**Data section:**
= = =

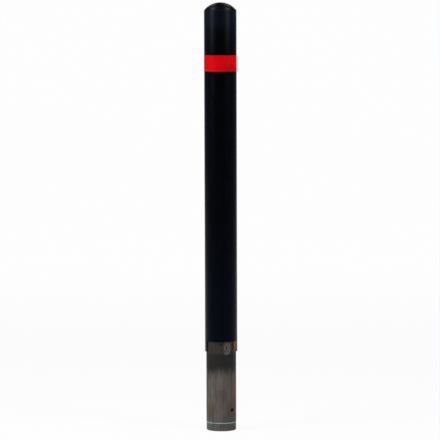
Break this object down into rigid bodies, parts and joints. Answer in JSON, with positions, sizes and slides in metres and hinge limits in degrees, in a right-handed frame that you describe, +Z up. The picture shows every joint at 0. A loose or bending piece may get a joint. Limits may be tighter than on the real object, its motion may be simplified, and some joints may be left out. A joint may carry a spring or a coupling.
{
  "type": "retractable bollard",
  "caption": "Tall round post: a black domed sleeve with a red reflective band telescopes down over a bare steel mast, with a key lock in a notch.",
  "frame": {"origin": "centre of the foot's underside", "axes": "+Z up along the post, front of the post (lock notch) toward -Y, +X to its right seen from the front"},
  "size_m": [0.1022, 0.1022, 1.345],
  "materials": {
    "sleeve_paint": "black powder coat",
    "reflective_red": "red retroreflective tape",
    "bare_steel": "bare drawn steel, greasy and lightly rusted",
    "lock_steel": "ground steel lock plate",
    "plated_steel": "zinc plated steel",
    "black_screws": "blackened steel",
    "pale_ring": "pale blue-grey nylon",
    "nylon": "natural nylon",
    "seal_rubber": "black rubber",
    "bronze": "tarnished bronze",
    "lock_brass": "worn plated brass",
    "spring_paint": "black lacquered cylinder",
    "rod_chrome": "hard chrome"
  },
  "bodies": {
    "mast": {"ground_tube": "bare_steel", "foot_plug": "bare_steel", "foot_ring": "pale_ring", "foot_screws": "plated_steel", "slide_bush": "nylon", "slide_bush_screws": "plated_steel", "spring_seat": "plated_steel", "spring_seat_screws": "plated_steel", "spring_nut": "plated_steel", "gas_spring_cylinder": "spring_paint", "rod_gland": "lock_brass", "lock_housing": "plated_steel", "lock_housing_screws": "black_screws", "lock_plate": "lock_steel", "lock_plate_screws": "lock_steel", "bolt_guide": "plated_steel", "bolt_guide_screws": "plated_steel"},
    "sleeve": {"sleeve_tube": "sleeve_paint", "dome_cap": "sleeve_paint", "cap_sealing_ring": "seal_rubber", "cap_screws": "black_screws", "reflective_band": "reflective_red", "crosshead": "plated_steel", "crosshead_screws": "black_screws", "buffer_ring": "seal_rubber", "rod_nuts": "plated_steel", "gas_spring_rod": "rod_chrome", "gas_spring_piston": "plated_steel", "piston_ring": "seal_rubber", "guide_key": "plated_steel", "guide_key_screws": "black_screws", "wear_band": "nylon", "notch_guide_pad": "bronze"},
    "lock_barrel": {"lock_barrel": "lock_brass", "lock_cam": "plated_steel"},
    "lock_bolt": {"lock_bolt": "plated_steel"}
  },
  "joints": [
    {"name": "sleeve_slide", "type": "slide", "parent": "mast", "child": "sleeve", "axis": [0, 0, 1], "range_m": [-0.22, 0], "stiffness_N_per_m": 160, "springref_m": 0.8125},
    {"name": "key_turn", "type": "hinge", "parent": "mast", "child": "lock_barrel", "pos_m": [0.01719, -0.04256, 0.2625], "axis": [-0.3746, 0.9272, 0], "range_deg": [0, 90]},
    {"name": "bolt_throw", "type": "slide", "parent": "mast", "child": "lock_bolt", "axis": [0.9272, 0.3746, 0], "range_m": [0, 0.01131]}
  ],
  "couplings": [
    {"joint": "key_turn", "follows": "bolt_throw", "rad_per_m": 138.84}
  ]
}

= = =

**Work to be completed:** Output the listing above exactly as it appears.

**Exercise answer:**
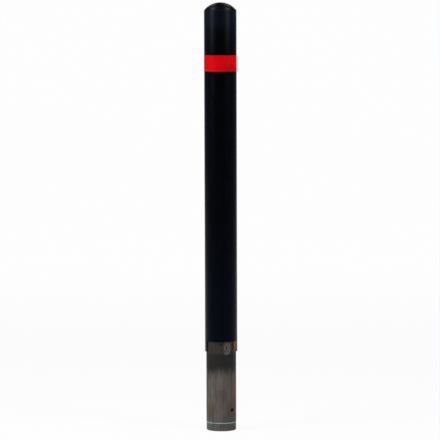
Break this object down into rigid bodies, parts and joints. Answer in JSON, with positions, sizes and slides in metres and hinge limits in degrees, in a right-handed frame that you describe, +Z up. The picture shows every joint at 0. A loose or bending piece may get a joint. Limits may be tighter than on the real object, its motion may be simplified, and some joints may be left out. A joint may carry a spring or a coupling.
{
  "type": "retractable bollard",
  "caption": "Tall round post: a black domed sleeve with a red reflective band telescopes down over a bare steel mast, with a key lock in a notch.",
  "frame": {"origin": "centre of the foot's underside", "axes": "+Z up along the post, front of the post (lock notch) toward -Y, +X to its right seen from the front"},
  "size_m": [0.1022, 0.1022, 1.345],
  "materials": {
    "sleeve_paint": "black powder coat",
    "reflective_red": "red retroreflective tape",
    "bare_steel": "bare drawn steel, greasy and lightly rusted",
    "lock_steel": "ground steel lock plate",
    "plated_steel": "zinc plated steel",
    "black_screws": "blackened steel",
    "pale_ring": "pale blue-grey nylon",
    "nylon": "natural nylon",
    "seal_rubber": "black rubber",
    "bronze": "tarnished bronze",
    "lock_brass": "worn plated brass",
    "spring_paint": "black lacquered cylinder",
    "rod_chrome": "hard chrome"
  },
  "bodies": {
    "mast": {"ground_tube": "bare_steel", "foot_plug": "bare_steel", "foot_ring": "pale_ring", "foot_screws": "plated_steel", "slide_bush": "nylon", "slide_bush_screws": "plated_steel", "spring_seat": "plated_steel", "spring_seat_screws": "plated_steel", "spring_nut": "plated_steel", "gas_spring_cylinder": "spring_paint", "rod_gland": "lock_brass", "lock_housing": "plated_steel", "lock_housing_screws": "black_screws", "lock_plate": "lock_steel", "lock_plate_screws": "lock_steel", "bolt_guide": "plated_steel", "bolt_guide_screws": "plated_steel"},
    "sleeve": {"sleeve_tube": "sleeve_paint", "dome_cap": "sleeve_paint", "cap_sealing_ring": "seal_rubber", "cap_screws": "black_screws", "reflective_band": "reflective_red", "crosshead": "plated_steel", "crosshead_screws": "black_screws", "buffer_ring": "seal_rubber", "rod_nuts": "plated_steel", "gas_spring_rod": "rod_chrome", "gas_spring_piston": "plated_steel", "piston_ring": "seal_rubber", "guide_key": "plated_steel", "guide_key_screws": "black_screws", "wear_band": "nylon", "notch_guide_pad": "bronze"},
    "lock_barrel": {"lock_barrel": "lock_brass", "lock_cam": "plated_steel"},
    "lock_bolt": {"lock_bolt": "plated_steel"}
  },
  "joints": [
    {"name": "sleeve_slide", "type": "slide", "parent": "mast", "child": "sleeve", "axis": [0, 0, 1], "range_m": [-0.22, 0], "stiffness_N_per_m": 160, "springref_m": 0.8125},
    {"name": "key_turn", "type": "hinge", "parent": "mast", "child": "lock_barrel", "pos_m": [0.01719, -0.04256, 0.2625], "axis": [-0.3746, 0.9272, 0], "range_deg": [0, 90]},
    {"name": "bolt_throw", "type": "slide", "parent": "mast", "child": "lock_bolt", "axis": [0.9272, 0.3746, 0], "range_m": [0, 0.01131]}
  ],
  "couplings": [
    {"joint": "key_turn", "follows": "bolt_throw", "rad_per_m": 138.84}
  ]
}